Copy each line exactly.

┏━━

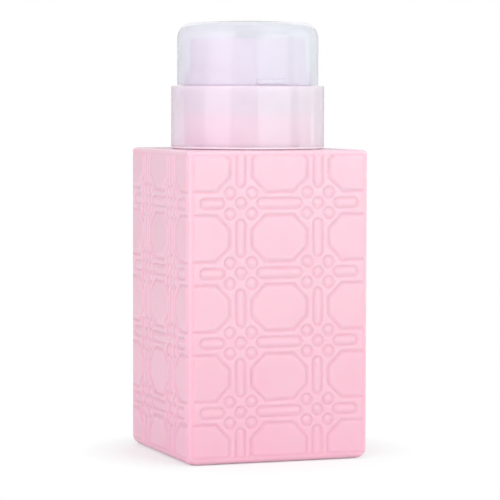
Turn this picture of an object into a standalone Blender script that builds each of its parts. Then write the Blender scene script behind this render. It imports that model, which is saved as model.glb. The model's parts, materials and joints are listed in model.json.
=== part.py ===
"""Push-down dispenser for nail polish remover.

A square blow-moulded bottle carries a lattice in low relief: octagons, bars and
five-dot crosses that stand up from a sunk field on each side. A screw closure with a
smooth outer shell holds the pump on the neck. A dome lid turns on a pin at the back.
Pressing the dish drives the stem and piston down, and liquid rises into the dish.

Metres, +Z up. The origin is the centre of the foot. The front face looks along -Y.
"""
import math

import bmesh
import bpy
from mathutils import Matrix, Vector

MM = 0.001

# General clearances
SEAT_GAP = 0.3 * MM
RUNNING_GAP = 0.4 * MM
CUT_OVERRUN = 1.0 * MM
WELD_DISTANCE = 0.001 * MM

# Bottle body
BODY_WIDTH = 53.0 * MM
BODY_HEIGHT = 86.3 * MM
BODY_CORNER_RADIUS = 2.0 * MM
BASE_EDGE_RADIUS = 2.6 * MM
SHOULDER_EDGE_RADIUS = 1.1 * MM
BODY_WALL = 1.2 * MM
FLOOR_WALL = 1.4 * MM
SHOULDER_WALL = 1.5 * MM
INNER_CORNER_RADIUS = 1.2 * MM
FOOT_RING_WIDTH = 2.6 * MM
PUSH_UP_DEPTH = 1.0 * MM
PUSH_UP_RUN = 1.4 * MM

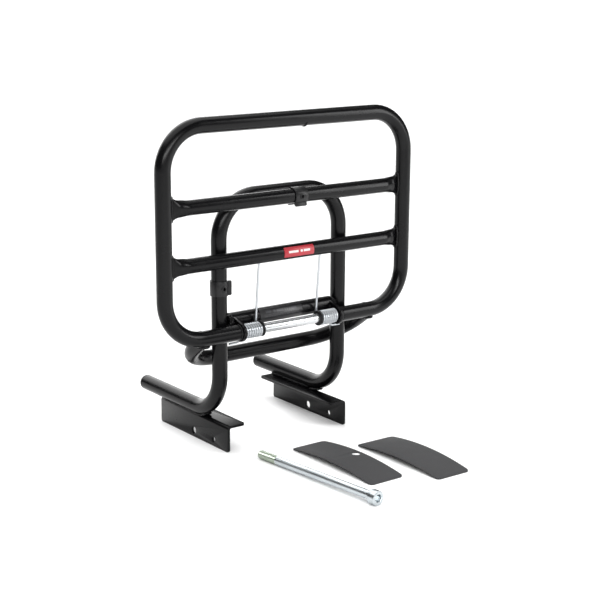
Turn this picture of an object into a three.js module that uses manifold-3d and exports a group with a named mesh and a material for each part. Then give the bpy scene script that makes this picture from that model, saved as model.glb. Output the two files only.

┗━━

- **ANSWER TO THE EXERCISE**
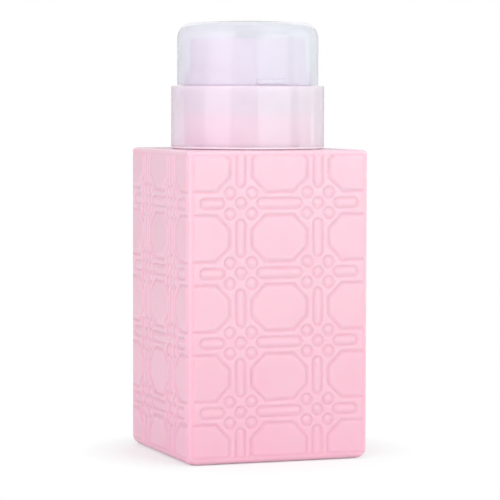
Turn this picture of an object into a standalone Blender script that builds each of its parts. Then write the Blender scene script behind this render. It imports that model, which is saved as model.glb. The model's parts, materials and joints are listed in model.json.
=== part.py ===
"""Push-down dispenser for nail polish remover.

A square blow-moulded bottle carries a lattice in low relief: octagons, bars and
five-dot crosses that stand up from a sunk field on each side. A screw closure with a
smooth outer shell holds the pump on the neck. A dome lid turns on a pin at the back.
Pressing the dish drives the stem and piston down, and liquid rises into the dish.

Metres, +Z up. The origin is the centre of the foot. The front face looks along -Y.
"""
import math

import bmesh
import bpy
from mathutils import Matrix, Vector

MM = 0.001

# General clearances
SEAT_GAP = 0.3 * MM
RUNNING_GAP = 0.4 * MM
CUT_OVERRUN = 1.0 * MM
WELD_DISTANCE = 0.001 * MM

# Bottle body
BODY_WIDTH = 53.0 * MM
BODY_HEIGHT = 86.3 * MM
BODY_CORNER_RADIUS = 2.0 * MM
BASE_EDGE_RADIUS = 2.6 * MM
SHOULDER_EDGE_RADIUS = 1.1 * MM
BODY_WALL = 1.2 * MM
FLOOR_WALL = 1.4 * MM
SHOULDER_WALL = 1.5 * MM
INNER_CORNER_RADIUS = 1.2 * MM
FOOT_RING_WIDTH = 2.6 * MM
PUSH_UP_DEPTH = 1.0 * MM
PUSH_UP_RUN = 1.4 * MM

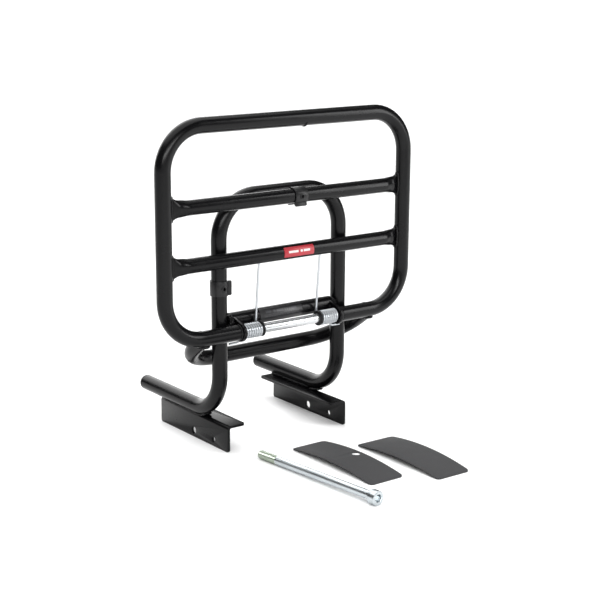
Turn this picture of an object into a three.js module that uses manifold-3d and exports a group with a named mesh and a material for each part. Then give the bpy scene script that makes this picture from that model, saved as model.glb. Output the two files only.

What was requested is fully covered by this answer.